Callister was an active researcher and educator throughout his career. During the 1960s he lectured at Stanford University, Syracuse University, Columbia University, University of Colorado, and University of British Columbia. He was the recipient of the Award of Excellence, Urban Land Institute, 1982 and the prestigious Award of Honor, San Francisco Art Commission, 1983.

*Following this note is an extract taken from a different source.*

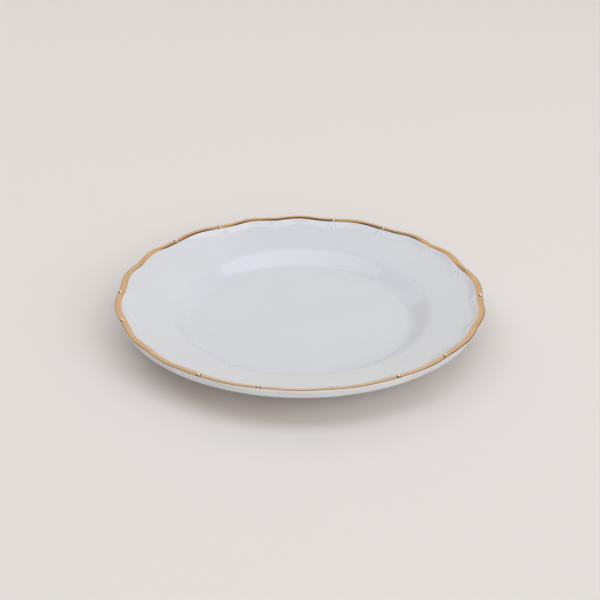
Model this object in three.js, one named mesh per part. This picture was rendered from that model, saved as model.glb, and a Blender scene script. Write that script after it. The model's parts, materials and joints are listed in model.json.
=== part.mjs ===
// A china dinner plate: one white porcelain body with a scalloped, beaded lip, and the band of
// gilding that wraps the lip. Millimetres, +Z up. The plate stands on its foot ring at z = 0,
// the Z axis is its middle, and a crest of the scalloped lip points along +X.
import * as THREE from 'three';

// Foot and well.
const RECESS_HEIGHT = 2.4; // underside of the floor, inside the foot ring
const FOOT_INNER_RADIUS = 71.2;
const FOOT_OUTER_RADIUS = 76.6;
const FOOT_EDGE = 0.9; // bevel on both edges of the bearing face
const FLOOR_HEIGHT = 6.0; // upper face of the well's floor
const WELL_RADIUS = 77.4; // where floor and wall would meet without their cove
const WELL_COVE = 3.6;

// Wall, shoulder and flange.
const SHOULDER_RADIUS = 89.6;
const SHOULDER_HEIGHT = 14.7;
const SHOULDER_ROUND = 2.8;
const CREASE_RADIUS = 117.6; // where the flange turns up into the border
const CREASE_HEIGHT = 21.7;
const CREASE_ROUND = 1.2;
const FLANGE_THICKNESS = 4.2; // measured upright
const WALL_FOOT = { radius: 80.6, height: 4.0 }; // where the wall's underside starts

// Border and lip, with the scallops left out.
const LIP_OUTER_RADIUS = 126.3;
const LIP_TOP_HEIGHT = 25.4;
const LIP_ROUND = 0.9; // radius of the lip's rounded edge
const CROWN_RADIUS = 14.0; // of the gilded crown that falls from the rounded edge to the border
const CROWN_OUTER_SLOPE = THREE.MathUtils.degToRad(4);
const CROWN_INNER_SLOPE = THREE.MathUtils.degToRad(19);
const BORDER_ROUND = 0.6; // where the crown turns down into the border
const OUTER_FACE_SLOPE = THREE.MathUtils.degToRad(64.5);
const OUTER_FACE_FOOT_RADIUS = 124.3; // where the steep outer face meets the curved underside
const OUTER_FACE_FOOT_HEIGHT = 19.5;

// Gilding.
const GILDING_THICKNESS = 0.3;
const GILDING_GAP = 0.1; // clearance between the gilding and its seat in the lip
const GILDING_OUTER_NORMAL = THREE.MathUtils.degToRad(22); // where it ends on the rounded edge

// Scallops: six sharp valleys, and between two valleys a crest, a bead, a crest, a bead, a crest.
const LOBE = 60; // degrees from one valley to the next
const BEAD_ANGLE = 20.7; // degrees from a valley to the bead on either side of it
const FIRST_CREST_END = 17; // degrees from a valley to where the crest beside it ends
const MIDDLE_CREST_START = 18; // degrees from a valley to where the middle crest starts
const LIP_SWING = { radius: 1.35, height: 0.7 }; // from valley to crest, at the lip
const LIP_LOW = { radius: -0.7, height: -0.25 }; // place of a valley, against the plain lip
const CREASE_SWING = 3.3; // from valley to crest, where the border begins
const CREASE_LOW = -1.8;
const CREASE_REACH = 6.0; // how far either side of the crease its swing dies out
const BEAD_HEIGHT = 1.3;
const BEAD_WIDTH = 0.8; // degrees from the bead's middle to where it has dropped to a third

// Angles, from a valley to the middle of the lobe, at which the turned shapes have their
// columns of points: closest together at the valley and across the bead.
const STATIONS = [0, 2, 5, 8.5, 12.5, 16.5, 19.3, BEAD_ANGLE, 22.1, 25.5, 30];
const STEPS = STATIONS.length - 1;
const COLUMNS = (2 * STEPS * 360) / LOBE;

const CURVE_STEPS = 3;
const LIP_STEPS = 2;

const lipCentre = new THREE.Vector2(LIP_OUTER_RADIUS - LIP_ROUND, LIP_TOP_HEIGHT - LIP_ROUND);
const crease = new THREE.Vector2(CREASE_RADIUS, CREASE_HEIGHT);
const shoulder = new THREE.Vector2(SHOULDER_RADIUS, SHOULDER_HEIGHT);
const corner = new THREE.Vector2(WELL_RADIUS, FLOOR_HEIGHT);
const flangeSlope = crease.clone().sub(shoulder).angle();
const wallSlope = shoulder.clone().sub(corner).angle();

function polar(origin, distance, angle) {
  return new THREE.Vector2(
    origin.x + distance * Math.cos(angle),
    origin.y + distance * Math.sin(angle),
  );
}

// A stretch of the lip in section, between two directions of its outward normal.
function lipArc(centre, radius, firstNormal, lastNormal) {
  const path = new THREE.Path();
  path.absarc(centre.x, centre.y, radius, firstNormal, lastNormal, false);
  return path.getPoints(LIP_STEPS);
}

// The gilded stretch of the lip in section, from the rounded edge over the crown to the border.
// It lies depth below the glazed surface, and runs on by extra past both edges of the gilding.
function gildedFace(depth, extra) {
  const edgeEnd = CROWN_OUTER_SLOPE + Math.PI / 2;
  const crownEnd = CROWN_INNER_SLOPE + Math.PI / 2;
  const crownCentre = polar(lipCentre, LIP_ROUND - CROWN_RADIUS, edgeEnd);
  const edge = lipArc(lipCentre, LIP_ROUND - depth, GILDING_OUTER_NORMAL, edgeEnd);
  const crown = lipArc(crownCentre, CROWN_RADIUS - depth, edgeEnd, crownEnd);
  const outerEnd = polar(edge[0], extra, GILDING_OUTER_NORMAL - Math.PI / 2);
  const innerEnd = polar(crown[crown.length - 1], extra, CROWN_INNER_SLOPE + Math.PI);
  return [outerEnd, ...edge.slice(1), ...crown.slice(1, -1), innerEnd];
}

function flangeHeight(radius) {
  return SHOULDER_HEIGHT + (radius - SHOULDER_RADIUS) * Math.tan(flangeSlope);
}

// Underside in section: recess, foot ring, wall and flange, out to the steep outer face.
function underside() {
  const wallRise = Math.tan(wallSlope);
  const flangeRise = Math.tan(flangeSlope);
  const flangeBase = flangeHeight(0) - FLANGE_THICKNESS;
  const wallBase = WALL_FOOT.height - WALL_FOOT.radius * wallRise;
  const bendRadius = (flangeBase - wallBase) / (wallRise - flangeRise);
  const bend = new THREE.Vector2(bendRadius, flangeBase + bendRadius * flangeRise);
  const wallEnd = polar(bend, SHOULDER_ROUND, wallSlope + Math.PI);
  const flangeStart = polar(bend, SHOULDER_ROUND, flangeSlope);
  const flangeEnd = CREASE_RADIUS - 4;
  const path = new THREE.Path();
  path.moveTo(0, RECESS_HEIGHT);
  path.lineTo(FOOT_INNER_RADIUS - 2.2, RECESS_HEIGHT);
  path.quadraticCurveTo(FOOT_INNER_RADIUS, RECESS_HEIGHT, FOOT_INNER_RADIUS, FOOT_EDGE);
  path.lineTo(FOOT_INNER_RADIUS + FOOT_EDGE, 0);
  path.lineTo(FOOT_OUTER_RADIUS - FOOT_EDGE, 0);
  path.lineTo(FOOT_OUTER_RADIUS, FOOT_EDGE);
  path.quadraticCurveTo(FOOT_OUTER_RADIUS, RECESS_HEIGHT, WALL_FOOT.radius, WALL_FOOT.height);
  path.lineTo(wallEnd.x, wallEnd.y);
  path.quadraticCurveTo(bend.x, bend.y, flangeStart.x, flangeStart.y);
  path.lineTo(flangeEnd, flangeHeight(flangeEnd) - FLANGE_THICKNESS);
  path.quadraticCurveTo(
    OUTER_FACE_FOOT_RADIUS - 3.2,
    OUTER_FACE_FOOT_HEIGHT - 2.6,
    OUTER_FACE_FOOT_RADIUS,
    OUTER_FACE_FOOT_HEIGHT,
  );
  return path.getPoints(CURVE_STEPS);
}

// Upper face in section, from the inner end of the gilding's seat: border, crease, flange,
// shoulder, wall and floor, in to the middle.
function upperFace(start) {
  const borderBend = polar(start, BORDER_ROUND, CROWN_INNER_SLOPE + Math.PI);
  const borderSlope = borderBend.clone().sub(crease).angle();
  const borderTop = polar(borderBend, BORDER_ROUND, borderSlope + Math.PI);
  const borderFoot = polar(crease, CREASE_ROUND, borderSlope);
  const flangeOuter = polar(crease, CREASE_ROUND, flangeSlope + Math.PI);
  const flangeInner = polar(shoulder, SHOULDER_ROUND, flangeSlope);
  const wallTop = polar(shoulder, SHOULDER_ROUND, wallSlope + Math.PI);
  const wallFoot = polar(corner, WELL_COVE, wallSlope);
  const path = new THREE.Path();
  path.moveTo(start.x, start.y);
  path.quadraticCurveTo(borderBend.x, borderBend.y, borderTop.x, borderTop.y);
  path.lineTo(borderFoot.x, borderFoot.y);
  path.quadraticCurveTo(crease.x, crease.y, flangeOuter.x, flangeOuter.y);
  path.lineTo(flangeInner.x, flangeInner.y);
  path.quadraticCurveTo(shoulder.x, shoulder.y, wallTop.x, wallTop.y);
  path.lineTo(wallFoot.x, wallFoot.y);
  path.quadraticCurveTo(corner.x, corner.y, corner.x - WELL_COVE, corner.y);
  path.lineTo(0, FLOOR_HEIGHT);
  return path.getPoints(CURVE_STEPS);
}

// The body's section, with a shallow seat for the gilding cut into the lip.
function bodySection() {
  const surface = gildedFace(0, GILDING_GAP);
  const bareEdge = lipArc(
    lipCentre,
    LIP_ROUND,
    OUTER_FACE_SLOPE - Math.PI / 2,
    GILDING_OUTER_NORMAL,
  );
  return [
    ...underside(),
    ...bareEdge.slice(0, -1),
    surface[0],
    ...gildedFace(GILDING_THICKNESS + GILDING_GAP, GILDING_GAP),
    ...upperFace(surface[surface.length - 1]),
  ];
}

// The gilding's section: a thin strip bent over the lip, closed on itself.
function gildingSection() {
  const outside = gildedFace(0, 0);
  const inside = gildedFace(GILDING_THICKNESS, 0).reverse();
  return [...outside, ...inside, outside[0].clone()];
}

// Height of the scallop at an angle from the nearest valley: 0 in the dips, 1 on the crests.
function scallop(away) {
  if (away < FIRST_CREST_END) {
    const share = away / FIRST_CREST_END;
    return Math.sin(Math.PI * share) ** (1 + share);
  }
  if (away > MIDDLE_CREST_START) {
    const share = (away - LOBE / 2) / (LOBE / 2 - MIDDLE_CREST_START);
    return (1 + Math.cos(Math.PI * share)) / 2;
  }
  return 0;
}

function bead(away) {
  return Math.exp(-(((away - BEAD_ANGLE) / BEAD_WIDTH) ** 2));
}

// How far a point of the section follows the lip's scallops: not at all at the crease or at the
// foot of the outer face, and fully along the rounded edge.
function lipShare(point) {
  const out = (point.x - CREASE_RADIUS) / (lipCentre.x - CREASE_RADIUS);
  const up = (point.y - OUTER_FACE_FOOT_HEIGHT) / (lipCentre.y - OUTER_FACE_FOOT_HEIGHT);
  return THREE.MathUtils.clamp(out, 0, 1) * THREE.MathUtils.clamp(up, 0, 1);
}

// How far it follows the crease's own scallops. Near the crease the whole upper face lies above
// the foot of the outer face, and the whole underside below it.
function creaseShare(point) {
  if (point.y <= OUTER_FACE_FOOT_HEIGHT) {
    return 0;
  }
  return Math.max(0, 1 - Math.abs(point.x - CREASE_RADIUS) / CREASE_REACH);
}

function shapedPoint(point, away) {
  const wave = scallop(away);
  const lip = lipShare(point);
  const creaseShift = creaseShare(point) * (CREASE_LOW + CREASE_SWING * wave);
  const lipRadius = LIP_LOW.radius + LIP_SWING.radius * wave;
  const lipHeight = LIP_LOW.height + LIP_SWING.height * wave + BEAD_HEIGHT * bead(away);
  return new THREE.Vector2(
    point.x + lip * lipRadius + creaseShift,
    point.y + lip * lipHeight + creaseShift * Math.tan(flangeSlope),
  );
}

// Angle from the nearest valley, and azimuth in radians, of a column of points.
function columnAngles(column) {
  const place = column % (2 * STEPS);
  const pastValley = place - STEPS;
  const away = STATIONS[Math.abs(pastValley)];
  const lobeStart = LOBE * Math.floor((column % COLUMNS) / (2 * STEPS));
  const azimuth = lobeStart + LOBE / 2 + Math.sign(pastValley) * away;
  return { away, azimuth: THREE.MathUtils.degToRad(azimuth) };
}

// Splits each four-sided face along its shorter diagonal, so that parallel faces split alike.
function splitShort(geometry) {
  const { position } = geometry.attributes;
  const index = geometry.index.array;
  const corner = (number) => new THREE.Vector3().fromBufferAttribute(position, number);
  for (let start = 0; start < index.length; start += 6) {
    const [a, b, d, c] = index.slice(start, start + 4);
    if (corner(a).distanceTo(corner(c)) < corner(b).distanceTo(corner(d))) {
      index.set([a, b, c, a, c, d], start);
    }
  }
}

// Turns a section about the Z axis and gives its edge the scallops and beads.
function turned(section) {
  const geometry = new THREE.LatheGeometry(section, COLUMNS);
  const position = geometry.attributes.position;
  for (let column = 0; column <= COLUMNS; column += 1) {
    const { away, azimuth } = columnAngles(column);
    section.forEach((point, row) => {
      const shaped = shapedPoint(point, away);
      const x = shaped.x * Math.cos(azimuth);
      const y = shaped.x * Math.sin(azimuth);
      position.setXYZ(column * section.length + row, x, y, shaped.y);
    });
  }
  splitShort(geometry);
  geometry.computeVertexNormals();
  return geometry;
}

function porcelainBody() {
  const material = new THREE.MeshStandardMaterial({
    color: 0xe9ebec,
    roughness: 0.12,
    metalness: 0,
  });
  const mesh = new THREE.Mesh(turned(bodySection()), material);
  mesh.name = 'porcelain_body';
  return mesh;
}

function gildedRimBand() {
  const material = new THREE.MeshStandardMaterial({
    color: 0xd8a062,
    roughness: 0.25,
    metalness: 1,
  });
  const mesh = new THREE.Mesh(turned(gildingSection()), material);
  mesh.name = 'gilded_rim_band';
  return mesh;
}

const plate = new THREE.Group();
plate.add(porcelainBody());
plate.add(gildedRimBand());

export default plate;
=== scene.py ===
"""A china dinner plate: glazed white porcelain, a scalloped and beaded lip, a band of fired gold.

Both shapes follow one section, in millimetres, turned about the Z axis. A place on it is its run:
the distance along the section from the top of the lip, more than 0 towards the well and less than 0
down the outside. The edge then gets its scallops, beads and low relief.
"""

import json
import math

import bpy
import numpy as np
from mathutils import Matrix, Vector


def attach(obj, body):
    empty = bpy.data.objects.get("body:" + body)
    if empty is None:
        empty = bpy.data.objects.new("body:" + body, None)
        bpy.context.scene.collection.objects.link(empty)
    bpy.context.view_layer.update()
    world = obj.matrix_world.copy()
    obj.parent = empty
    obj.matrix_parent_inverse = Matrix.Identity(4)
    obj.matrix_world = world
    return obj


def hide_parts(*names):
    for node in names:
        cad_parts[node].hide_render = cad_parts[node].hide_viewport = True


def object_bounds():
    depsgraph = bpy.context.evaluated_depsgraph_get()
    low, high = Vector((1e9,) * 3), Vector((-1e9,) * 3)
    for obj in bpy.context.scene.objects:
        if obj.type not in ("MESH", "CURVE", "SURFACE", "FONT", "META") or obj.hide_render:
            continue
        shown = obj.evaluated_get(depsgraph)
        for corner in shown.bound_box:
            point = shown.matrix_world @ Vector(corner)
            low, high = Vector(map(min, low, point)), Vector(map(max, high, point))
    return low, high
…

Callister died in Novato, California on April 3, 2008.

== Archive ==

The Charles Warren Callister Collection is held by the Environmental Design Archives at the University of California, Berkeley. The collection spans the years 1936-2007 and documents his career including his education, research interests, and architectural practice. The bulk of the collection relates to his architectural and community planning projects and includes project files, correspondence, promotional brochures, drawings, photographs, and slides. Well documented projects include Talcott Village (1968-1973) in Farmington, CT; Heritage Village (1955-1971) for client Otto Paparazzo in Southbury, CT; and the California State Exposition and Fair (1965-1968, 1972) in Sacramento, CA. Also of interest are his research notes, patent research, and written articles. Arrangement, description and preservation of this collection was funded by a grant from the National Historic Publications and Records Commission (NHPRC).